Philippines takes PPP case to Canadian pensions

Representatives of the Southeast Asian republic’s Public-Private Partnership programme have made a trip to Canada, seeking support from pension funds such as CPPIB and OMERS.

An announcement from the Philippines PPP Center says that “huge, untapped resources from the Canadian retirement industry are currently being eyed” for investment in the country’s Public-Private Partnership (PPP) programme.

The announcement follows a trip to Canada by a Philippines delegation headed by the country’s foreign affairs secretary, Albert del Rosario. The trip involved a number of discussions with representatives of pension organisations who, according to the announcement, “expressed great interest” in investing in the Philippines’ line-up of PPP projects.

During the visit, the PPP Center’s executive director Cosette Canilao presented to the Canadian Chambers of Commerce and Business Enablers and also met with various Ontario pension funds including the Canada Pension Plan Investment Board (CPPIB), the Ontario Municipal Employees Retirement System (OMERS) and the Ontario Teachers Pension Plan (OTPP).

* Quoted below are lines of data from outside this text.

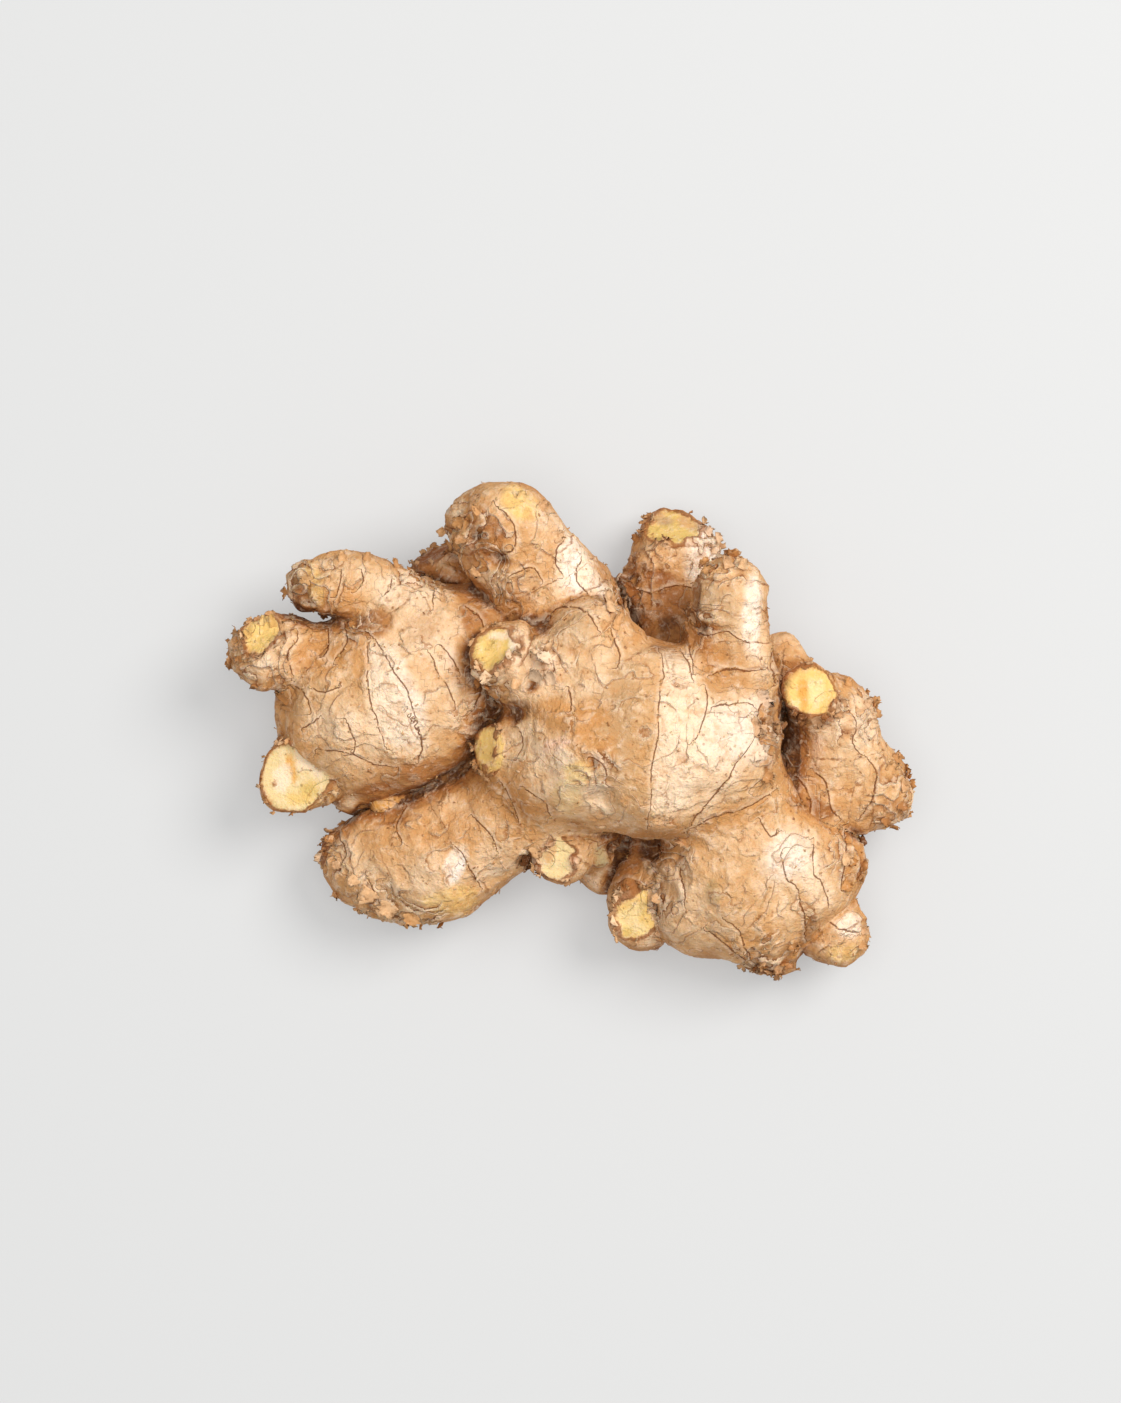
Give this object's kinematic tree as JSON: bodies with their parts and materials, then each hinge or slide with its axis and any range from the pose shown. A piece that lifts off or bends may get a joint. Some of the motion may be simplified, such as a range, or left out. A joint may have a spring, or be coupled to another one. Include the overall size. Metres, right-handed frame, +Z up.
{
  "type": "ginger root",
  "caption": "Fresh ginger hand lying down: fat knobbly lobes grown together, with short fingers, ringed tan skin, papery scales and pale yellow cut tips.",
  "frame": {"origin": "middle of the hand's outline as seen from above, on the surface that it lies on", "axes": "+Z up, +X along the hand from the left fingers to the right knob, +Y across it towards the top finger"},
  "size_m": [0.1484, 0.1078, 0.0494],
  "materials": {
    "ginger_skin": "dry matte skin, tan with brown rings, and pale yellow where it is cut"
  },
  "bodies": {
    "root": {"ginger_rhizome": "ginger_skin"}
  },
  "joints": []
}
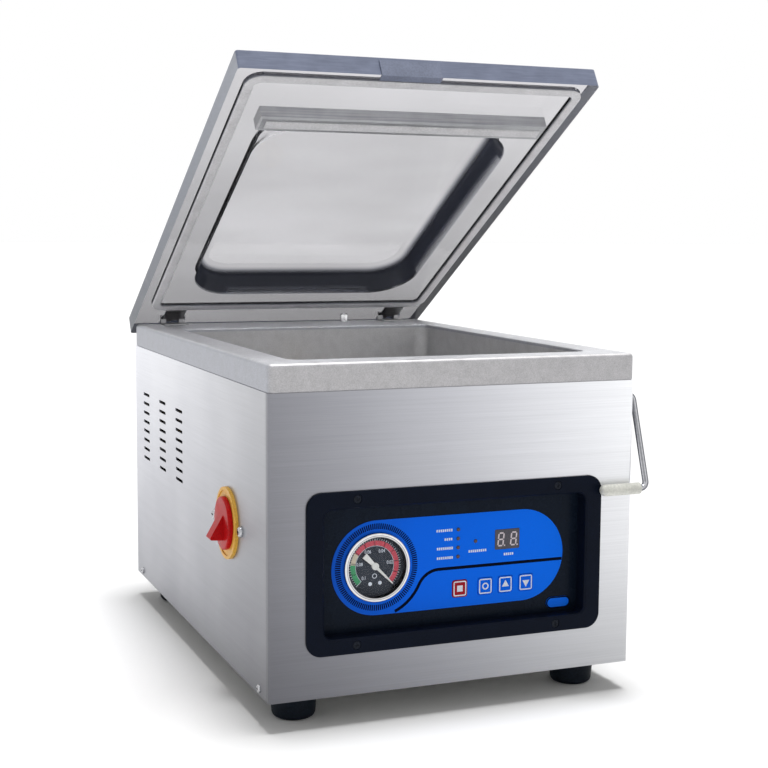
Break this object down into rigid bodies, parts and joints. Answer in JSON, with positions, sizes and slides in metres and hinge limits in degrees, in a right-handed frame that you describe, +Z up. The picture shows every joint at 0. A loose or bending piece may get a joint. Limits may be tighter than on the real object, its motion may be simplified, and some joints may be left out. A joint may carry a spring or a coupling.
{
  "type": "vacuum chamber sealer",
  "caption": "Table-top vacuum chamber sealer with a clear domed lid standing open, steel cabinet, dial gauge, blue key panel and rotary switch.",
  "frame": {"origin": "on the table, midway between the four feet", "axes": "+X to the right of the operator, +Y to the back, +Z up; the lid is open at rest"},
  "size_m": [0.3606, 0.5166, 0.5451],
  "materials": {
    "brushed_steel": "brushed stainless steel, horizontal grain",
    "rim_steel": "fine satin steel",
    "tub_steel": "matt pressed steel",
    "zinc_steel": "zinc plated steel",
    "bright_chrome": "polished chrome",
    "aluminium": "satin aluminium",
    "black_plastic": "moulded black plastic with a fine texture",
    "dark_plastic": "dark moulded plastic",
    "blue_film": "printed blue overlay film",
    "key_film": "blue key cap with a light border",
    "red_key": "red key cap with a light border",
    "lamp_plastic": "small tinted lamp",
    "display_plastic": "dark display window",
    "dial_face": "dark printed dial",
    "needle_white": "white painted needle",
    "clear_glass": "clear gauge glass",
    "clear_acrylic": "clear acrylic, slightly smoky at the edges",
    "grey_seal": "pale grey silicone",
    "black_rubber": "moulded black rubber",
    "bladder_rubber": "red brown rubber",
    "clear_hose": "milky hose",
    "brown_tape": "woven sealing tape",
    "bar_resin": "brown laminated resin",
    "yellow_plate": "yellow moulded plate",
    "red_knob": "red moulded knob",
    "white_grip": "off-white moulded grip",
    "cast_metal": "painted cast aluminium",
    "motor_paint": "grey motor enamel",
    "core_steel": "varnished laminated core",
    "brass_fitting": "turned brass",
    "board_green": "green circuit board"
  },
  "bodies": {
    "chassis": {"rubber_feet": "black_rubber", "foot_screws": "zinc_steel", "panel_screws": "zinc_steel", "base_tray": "zinc_steel", "front_panel": "brushed_steel", "left_panel": "brushed_steel", "right_panel": "brushed_steel", "back_panel": "brushed_steel", "top_rim": "rim_steel", "chamber_tub": "tub_steel", "port_fitting": "brass_fitting", "lift_bladder": "bladder_rubber", "bezel_frame": "black_plastic", "bezel_screws": "dark_plastic", "fascia_plate": "black_plastic", "control_overlay": "blue_film", "control_board": "board_green", "status_lamps": "lamp_plastic", "number_display": "display_plastic", "model_badge": "blue_film", "gauge_case": "dark_plastic", "gauge_dial": "dial_face", "gauge_lens": "clear_glass", "gauge_ring": "bright_chrome", "switch_plate": "yellow_plate", "switch_body": "dark_plastic", "switch_screws": "bright_chrome", "lever_bush": "zinc_steel", "hinge_base_leaves": "zinc_steel", "hinge_pins": "zinc_steel", "hinge_springs": "zinc_steel", "lid_switch": "dark_plastic", "vacuum_pump": "cast_metal", "pump_motor": "motor_paint", "seal_transformer": "core_steel", "valve_block": "brass_fitting", "vacuum_hoses": "clear_hose", "gauge_tube": "clear_hose", "power_inlet": "dark_plastic", "gas_port": "brass_fitting"},
    "lid": {"lid_shell": "clear_acrylic", "lid_gasket": "grey_seal", "pad_holder": "aluminium", "silicone_pad": "grey_seal", "lid_handle": "aluminium", "hinge_lid_leaves": "zinc_steel"},
    "plunger": {"lid_plunger": "bright_chrome"},
    "lever": {"lever_arm": "bright_chrome", "lever_grip": "white_grip"},
    "knob": {"switch_knob": "red_knob"},
    "needle": {"gauge_needle": "needle_white"},
    "stop_button": {"stop_key": "red_key"},
    "set_button": {"set_key": "key_film"},
    "up_button": {"up_key": "key_film"},
    "down_button": {"down_key": "key_film"},
    "press_bar": {"seal_bar": "bar_resin", "heater_strip": "zinc_steel", "seal_tape": "brown_tape"},
    "fan": {"motor_fan": "dark_plastic"}
  },
  "joints": [
    {"name": "lid_hinge", "type": "hinge", "parent": "chassis", "child": "lid", "pos_m": [0, 0.2342, 0.3042], "axis": [1, 0, 0], "range_deg": [0, 30], "stiffness_Nm_per_rad": 7, "springref_deg": -63.03},
    {"name": "plunger_press", "type": "slide", "parent": "chassis", "child": "plunger", "axis": [0, 0, -1], "range_m": [0, 0.008]},
    {"name": "lever_turn", "type": "hinge", "parent": "chassis", "child": "lever", "pos_m": [0.175, -0.2203, 0.2594], "axis": [-1, 0, 0], "range_deg": [0, 100]},
    {"name": "knob_turn", "type": "hinge", "parent": "chassis", "child": "knob", "pos_m": [-0.165, -0.1245, 0.15], "axis": [-1, 0, 0], "range_deg": [0, 90]},
    {"name": "needle_turn", "type": "hinge", "parent": "chassis", "child": "needle", "pos_m": [-0.0685, -0.2225, 0.126], "axis": [0, -1, 0], "range_deg": [0, 270], "stiffness_Nm_per_rad": 0.0004, "springref_deg": -17.19},
    {"name": "stop_press", "type": "slide", "parent": "chassis", "child": "stop_button", "axis": [0, 1, 0], "range_m": [0, 0.0008], "stiffness_N_per_m": 800, "springref_m": -0.0005},
    {"name": "set_press", "type": "slide", "parent": "chassis", "child": "set_button", "axis": [0, 1, 0], "range_m": [0, 0.0008], "stiffness_N_per_m": 800, "springref_m": -0.0005},
    {"name": "up_press", "type": "slide", "parent": "chassis", "child": "up_button", "axis": [0, 1, 0], "range_m": [0, 0.0008], "stiffness_N_per_m": 800, "springref_m": -0.0005},
    {"name": "down_press", "type": "slide", "parent": "chassis", "child": "down_button", "axis": [0, 1, 0], "range_m": [0, 0.0008], "stiffness_N_per_m": 800, "springref_m": -0.0005},
    {"name": "bar_lift", "type": "slide", "parent": "chassis", "child": "press_bar", "axis": [0, 0, 1], "range_m": [0, 0.01]},
    {"name": "fan_spin", "type": "hinge", "parent": "chassis", "child": "fan", "pos_m": [0.035, 0.205, 0.11], "axis": [0, 1, 0], "continuous": true}
  ],
  "couplings": [
    {"joint": "plunger_press", "follows": "lid_hinge", "m_per_rad": 0.01527}
  ]
}
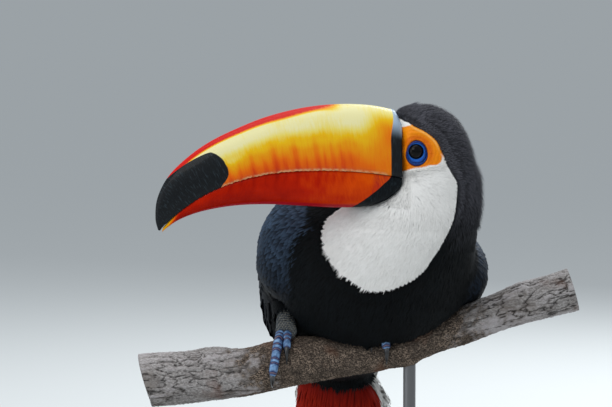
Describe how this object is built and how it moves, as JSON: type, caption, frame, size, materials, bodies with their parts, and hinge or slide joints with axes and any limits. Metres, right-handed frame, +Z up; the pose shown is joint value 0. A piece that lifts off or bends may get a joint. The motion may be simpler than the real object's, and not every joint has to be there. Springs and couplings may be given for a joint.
{
  "type": "toucan",
  "caption": "Life-size toco toucan at rest on a short cut length of branch, its long orange bill turned to its right, black with a white bib, held up by a plain display stand.",
  "frame": {"origin": "middle of the display stand's flat underside, on the floor", "axes": "+Z up; the bird faces -Y, and its bill points towards -X"},
  "size_m": [0.3547, 0.2648, 0.4205],
  "materials": {
    "black_plumage": "soft matte with a faint blue sheen",
    "white_plumage": "soft matte",
    "red_plumage": "soft matte",
    "bill_upper": "glossy horn",
    "bill_lower": "glossy horn",
    "eye": "wet gloss",
    "leg": "scaly, satin",
    "claw": "satin horn",
    "bark": "rough bark, sawn ends",
    "stand_wood": "satin dark stained",
    "stand_metal": "satin black"
  },
  "bodies": {
    "root": {"stand_base": "stand_wood", "stand_rod": "stand_metal", "stand_collar": "stand_metal", "perch": "bark", "leg_right": "leg", "leg_left": "leg", "claw_right_front_outer": "claw", "claw_right_front_inner": "claw", "claw_right_rear_outer": "claw", "claw_right_rear_inner": "claw", "claw_left_front_outer": "claw", "claw_left_front_inner": "claw", "claw_left_rear_outer": "claw", "claw_left_rear_inner": "claw", "bill_upper": "bill_upper", "bill_lower": "bill_lower", "eye_left": "eye", "eye_right": "eye", "wing_left": "black_plumage", "wing_right": "black_plumage", "head": "black_plumage", "bib": "white_plumage", "neck": "black_plumage", "trunk": "black_plumage", "undertail_coverts": "red_plumage", "uppertail_coverts": "white_plumage", "tail": "black_plumage"}
  },
  "joints": []
}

“These organisations are committed to forge robust alliances to grow their asset base in emerging markets, working within an environment of accountability, transparency and refined risk management,” said Canilao. She said the expressions of interest were “testament to the effectiveness of our reforms” and “indicative of the international community’s appreciation of our PPP Program”.

The statement added that, in the two years since the programme was launched, a number of private sector infrastructure funds have been launched in the country, including Macquarie’s $600 million Philippine Investment Alliance for Infrastructure Fund.

The Philippines government is planning to launch at least eight PPPs this year, including new airports, an expressway and a water project. The deals are said to be worth a total of PHP130 billion (€2.5 billion; $3.1 billion).